5.      DE OVERWEGINGEN VAN HET COLLEGE

5.1               

Het college wijst er allereerst op, dat het bij de tuchtrechtelijke toetsing van professioneel handelen er niet om gaat of dat handelen beter had gekund, maar om het geven van een antwoord op de vraag of de beroepsbeoefenaar bij het beroepsmatig handelen is gebleven binnen de grenzen van een redelijk bekwame beroepsuitoefening, rekening houdend met de stand van de wetenschap ten tijde van het klachtwaardig geachte handelen en met hetgeen toen in de beroepsgroep ter zake als norm of standaard was aanvaard.

5.2

Verweerder heeft ter zitting aannemelijk gemaakt dat hij voldoende supervisie heeft gehouden over de huisarts in opleiding. De opleiding tot huisarts brengt noodzakelijkerwijs mee dat naarmate de opleiding verder vordert de supervisor meer op de achtergrond zijn superviserende taak uitoefent. In oktober 2008 was F in zijn derde opleidingsjaar en functioneerde hij zeer zelfstandig.

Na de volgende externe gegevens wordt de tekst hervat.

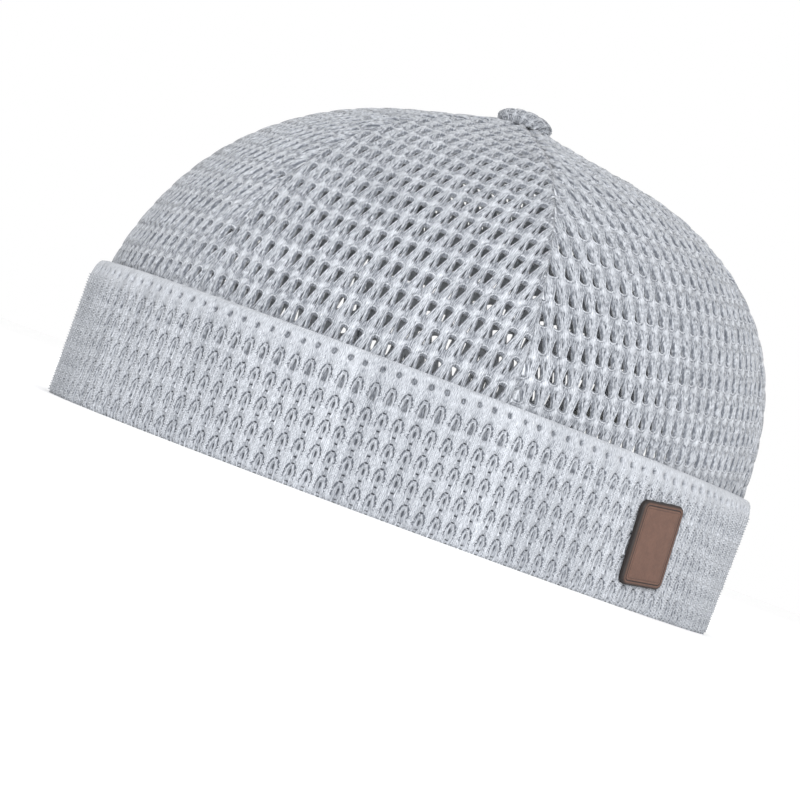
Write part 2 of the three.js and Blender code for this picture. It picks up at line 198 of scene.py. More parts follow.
# %% Outlines of openings and distances to them
def drop_outline(width, height, slope=0.0, lean=0.0):
    """A drop with a flat top and its point down, as a loop that turns counter-clockwise."""
    side = np.array([(0.10, -0.5), (0.24, -0.2), (0.37, 0.1), (0.5, 0.36), (0.44, 0.47), (0.2, 0.5)])
    loop = np.concatenate([side, (side * (-1, 1))[::-1]])
    x = loop[:, 0] * width + lean * (0.5 - loop[:, 1])
    return np.stack([x, loop[:, 1] * height + slope * loop[:, 0]], axis=-1) * MM


def oval_outline(width, height, steps=8):
    turn = np.linspace(0, 2 * np.pi, steps, endpoint=False)
    return np.stack([width / 2 * np.cos(turn), height / 2 * np.sin(turn)], axis=-1) * MM


def inside_loop(points, loop):
    x, y = points[:, 0], points[:, 1]
    inside = np.zeros(len(points), bool)
    for (x0, y0), (x1, y1) in zip(loop, np.roll(loop, -1, axis=0)):
        crosses = (y0 > y) != (y1 > y)
        with np.errstate(divide="ignore", invalid="ignore"):
            where = x0 + (y - y0) * (x1 - x0) / (y1 - y0)
        inside ^= crosses & (x < where)
    return inside


def loop_distance(points, loop):
    nearest = np.full(len(points), np.inf)
    for start, end in zip(loop, np.roll(loop, -1, axis=0)):
        run = end - start
        share = np.clip(((points - start) @ run) / (run @ run), 0, 1)
        nearest = np.minimum(nearest, np.linalg.norm(points - start - share[:, None] * run, axis=1))
    return nearest


def repeated_distance(points, loop, size):
    """Distance to a loop that is repeated in every tile."""
    shifts = [(dx * size[0], dy * size[1]) for dx in (-1, 0, 1) for dy in (-1, 0, 1)]
    return np.min([loop_distance(points, loop + np.array(shift)) for shift in shifts], axis=0)


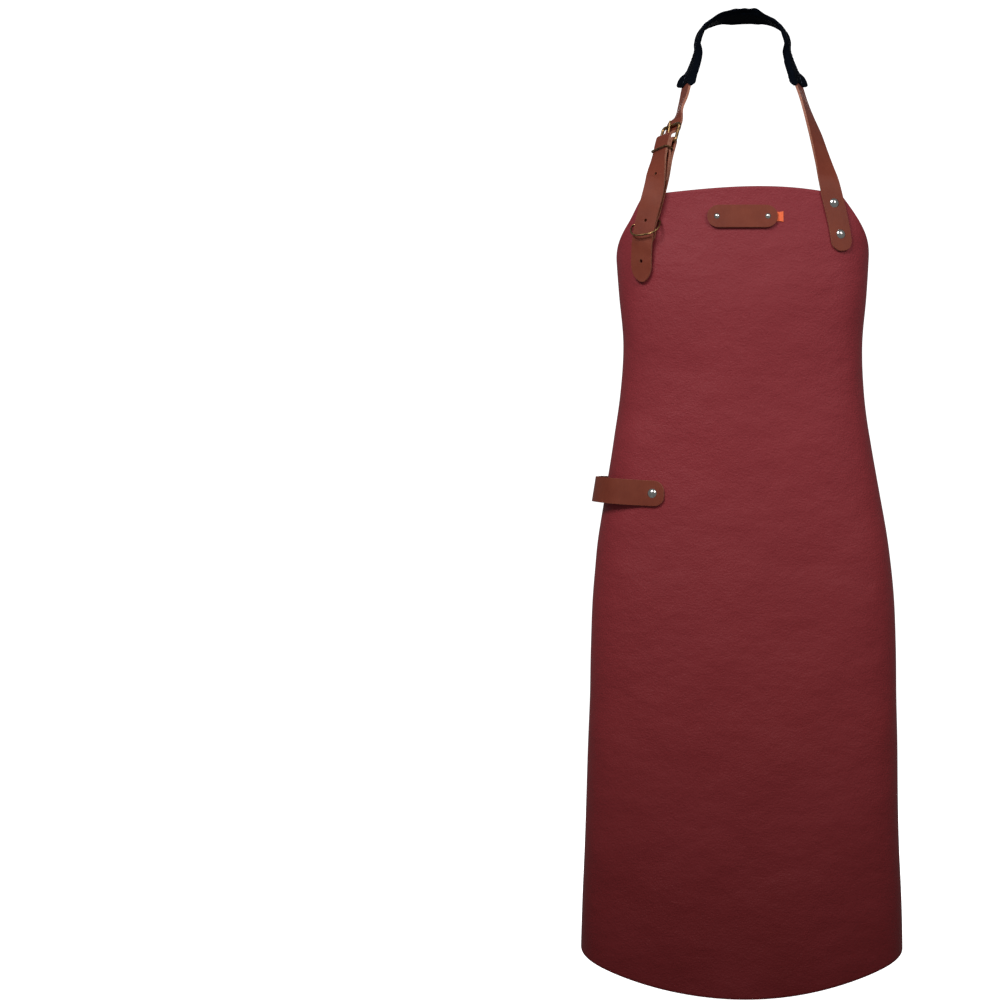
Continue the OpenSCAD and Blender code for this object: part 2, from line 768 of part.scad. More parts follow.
// Leather keeper of the waist tail: a flat band round both straps
band_s = -74;
band_w = 10;
band_t = 2;
band_low = -strap_t / 2 - 0.9;
band_high = 10;
module waist_keeper() {
    inner = [strap_w + 1.6, band_high - band_low];
    middle_n = (band_high + band_low) / 2;
    color(brown) apron_frame() at_route(waist, band_s, middle_n) rotate([90, 0, 0])
        linear_extrude(height = band_w, center = true) difference() {
            square([inner[0] + 2 * band_t, inner[1] + 2 * band_t], center = true);
            square(inner, center = true);
        }
}

// ---------------------------------------------------------------- rivets
// Z points out of the leather; z = 0 is the leather's outer face.

cap_lift = 0.17;

module rivet_cap(d, rise) {
    ball_r = (d * d / 4 + rise * rise) / (2 * rise);
    difference() {
        intersection() {
            translate([0, 0, cap_lift + rise - ball_r]) sphere(r = ball_r, $fn = 64);
            translate([0, 0, cap_lift]) cylinder(d = d + 1, h = rise + 1);
        }
        translate([0, 0, -1]) cylinder(r = post_r + 0.02, h = 1 + cap_lift + rise * 0.5);
    }
}

// depth is how far below the outer face the post's own head starts
module rivet_post(depth, rise, head_d) {
    translate([0, 0, -depth]) cylinder(r = post_r, h = depth + rise * 0.5);
    translate([0, 0, -depth - 1]) cylinder(d = head_d, h = 1);
}

cap_rise = 2.4;
small_rise = 1.9;
back_gap = 0.35;
through_hide = strap_t + gap + panel_t + back_gap;
through_plate = strap_t + plate_gap + panel_t + back_gap;
through_fold = leg_gap + strap_t + back_gap;

module route_caps(tables, stations, n = strap_t / 2) {
    color(nickel) apron_frame() for (s = stations) at_route(tables, s, n) rivet_cap(cap_d, cap_rise);
}

module route_posts(tables, stations, n = strap_t / 2, depth = through_hide) {
    color(nickel) apron_frame() for (s = stations) at_route(tables, s, n)
        rivet_post(depth, cap_rise, cap_d - 1.5);
}

module neck_strap_rivet_caps() {
    route_caps(neck, neck_rivets);
}

module neck_strap_rivet_posts() {
    route_posts(neck, neck_rivets);
}

module buckle_strap_rivet_caps() {
    route_caps(neck, buckle_strap_rivets);
    route_caps(neck, [fold_rivet_s], leg_gap + strap_t / 2);
}

module buckle_strap_rivet_posts() {
    route_posts(neck, buckle_strap_rivets);
    route_posts(neck, [fold_rivet_s], leg_gap + strap_t / 2, through_fold);
}

module waist_rivet_caps() {
    route_caps(waist, waist_rivets);
    route_caps(waist, [fold_rivet_s], leg_gap + strap_t / 2);
}

module waist_rivet_posts() {
    route_posts(waist, waist_rivets);
    route_posts(waist, [fold_rivet_s], leg_gap + strap_t / 2, through_fold);
}

module plate_rivet_caps() {
    color(nickel) apron_frame() for (u = [-plate_rivet_u, plate_rivet_u])
        at_hide(u, plate_z, plate_n + strap_t / 2) rivet_cap(small_cap_d, small_rise);
}

module plate_rivet_posts() {
    color(nickel) apron_frame() for (u = [-plate_rivet_u, plate_rivet_u])
        at_hide(u, plate_z, plate_n + strap_t / 2)
            rivet_post(through_plate, small_rise, small_cap_d - 0.5);
}

module towel_loop_rivet_caps() {
    color(nickel) apron_frame() for (u = loop_rivets)
        at_hide(u, loop_z(u), on_hide + strap_t / 2) rivet_cap(cap_d, cap_rise);
}

module towel_loop_rivet_posts() {
    color(nickel) apron_frame() for (u = loop_rivets)
        at_hide(u, loop_z(u), on_hide + strap_t / 2)
            rivet_post(through_hide, cap_rise, cap_d - 1.5);
}

apron_panel();
neck_strap();
neck_pad();
neck_pad_stitching();
buckle_strap();
buckle_frame();
buckle_prong();
wire_keeper();
ring_keeper();
neck_strap_rivet_caps();
neck_strap_rivet_posts();
buckle_strap_rivet_caps();
buckle_strap_rivet_posts();
name_plate();
plate_rivet_caps();
plate_rivet_posts();
flag_label();
towel_loop();
towel_loop_rivet_caps();
towel_loop_rivet_posts();
waist_strap();
waist_buckle_strap();
waist_buckle_frame();
waist_buckle_prong();
waist_keeper();
waist_rivet_caps();
waist_rivet_posts();
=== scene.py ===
"""Looks of the leather bib apron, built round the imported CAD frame, in metres."""

import math

import bmesh
import bpy
import numpy as np
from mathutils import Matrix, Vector
from mathutils.bvhtree import BVHTree


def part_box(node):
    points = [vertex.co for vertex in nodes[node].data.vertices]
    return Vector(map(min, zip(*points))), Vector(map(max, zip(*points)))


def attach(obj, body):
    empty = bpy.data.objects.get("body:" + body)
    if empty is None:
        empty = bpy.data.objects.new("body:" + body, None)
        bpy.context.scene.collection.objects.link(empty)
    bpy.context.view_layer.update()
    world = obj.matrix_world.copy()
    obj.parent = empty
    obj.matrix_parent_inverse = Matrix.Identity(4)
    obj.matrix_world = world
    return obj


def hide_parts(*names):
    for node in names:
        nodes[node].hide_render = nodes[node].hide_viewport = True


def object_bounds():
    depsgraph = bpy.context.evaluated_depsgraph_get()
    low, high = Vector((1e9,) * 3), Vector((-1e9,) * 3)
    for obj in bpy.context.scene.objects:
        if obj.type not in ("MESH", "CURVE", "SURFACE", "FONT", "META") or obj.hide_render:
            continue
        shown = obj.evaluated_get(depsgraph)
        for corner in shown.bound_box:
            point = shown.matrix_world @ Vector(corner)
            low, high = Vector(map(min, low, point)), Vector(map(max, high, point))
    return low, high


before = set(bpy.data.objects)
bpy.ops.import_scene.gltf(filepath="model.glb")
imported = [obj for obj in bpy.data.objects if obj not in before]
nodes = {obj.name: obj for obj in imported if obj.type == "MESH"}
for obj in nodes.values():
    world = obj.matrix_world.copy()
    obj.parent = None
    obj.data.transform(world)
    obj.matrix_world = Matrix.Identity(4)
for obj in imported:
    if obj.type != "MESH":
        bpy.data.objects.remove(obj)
cad_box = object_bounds()
scene = bpy.context.scene
MM = 0.001

# ------------------------------------------------------------ the apron's measures, in mm
# These repeat the part's own values: its origin is on the neck pad's underside.

NAPE = np.array([0.0, 125.0, 224.0])
NAPE_FACING = np.array([0.0, 0.15, 0.989])
PAD_T = 6.4
PAD_W = 46.0
PAD_HALF_LEN = 142.0
OFFSET = PAD_T / 2 * NAPE_FACING - NAPE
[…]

Verweerder achtte F hiertoe in staat en ter zitting heeft verweerder dit voldoende gemotiveerd. Verweerder hoefde niet alle dagelijkse werkzaamheden van F te controleren en verweerder mocht in toenemende mate de behandeling aan zijn verantwoordelijkheid overlaten. Verweerder had mogen verwachten dat F bekend was met de al sedert jaren bestaande KNMG-richtlijnen over het afgeven van (geneeskundige) verklaringen en met de vaste jurisprudentie van de tuchtcolleges over het afgeven van verklaringen ten behoeve van bijvoorbeeld echtscheidingen en omgangsregelingen. Tevens had verweerder van F mogen verwachten dat hij in de gegeven situatie overleg had gepleegd over de vraag of hij de brieven van de aard en strekking als de onderhavige, wel voor zijn rekening kon nemen.

Het college acht de klacht daarom ongegrond.

6.      DE BESLISSING

Het college wijst de klacht af.

Aldus gedaan in raadkamer door mr. D.M. Schuiling, voorzitter, mr. E.W.M. Meulemans, lid-jurist, G.W.A. Diehl, A.M. Rijken, en M.D. Klein Leugemors, leden-geneeskundigen, in tegenwoordigheid van mr. G.E. Bart, secretaris, en uitgesproken in het openbaar op

18 november 2010 door mr. A.L. Smit, voorzitter, in tegenwoordigheid van mr. H. van der Poel-Berkovits, secretaris.

                                                                                                                 voorzitter

                                                                                                                 secretaris

Tegen deze beslissing kan binnen zes weken na de dag van verzending van het afschrift ervan schriftelijk hoger beroep worden ingesteld bij het Centrale Tuchtcollege voor de Gezondheidszorg door:

a. de klager en/of klaagster, voor zover de klacht is afgewezen, of voor zover hij/zij niet-ontvankelijk is verklaard;

b. degene over wie is geklaagd;

c. de hoofdinspecteur of de regionale inspecteur van de volksgezondheid, wie de aangelegenheid uit hoofde van de hun toevertrouwde belangen aangaat.

Het tot het Centrale Tuchtcollege voor de Gezondheidszorg gerichte beroepschrift wordt ingezonden bij de secretaris van het Regionaal Tuchtcollege voor de Gezondheidszorg te Zwolle, door wie het binnen de beroepstermijn moet zijn ontvangen.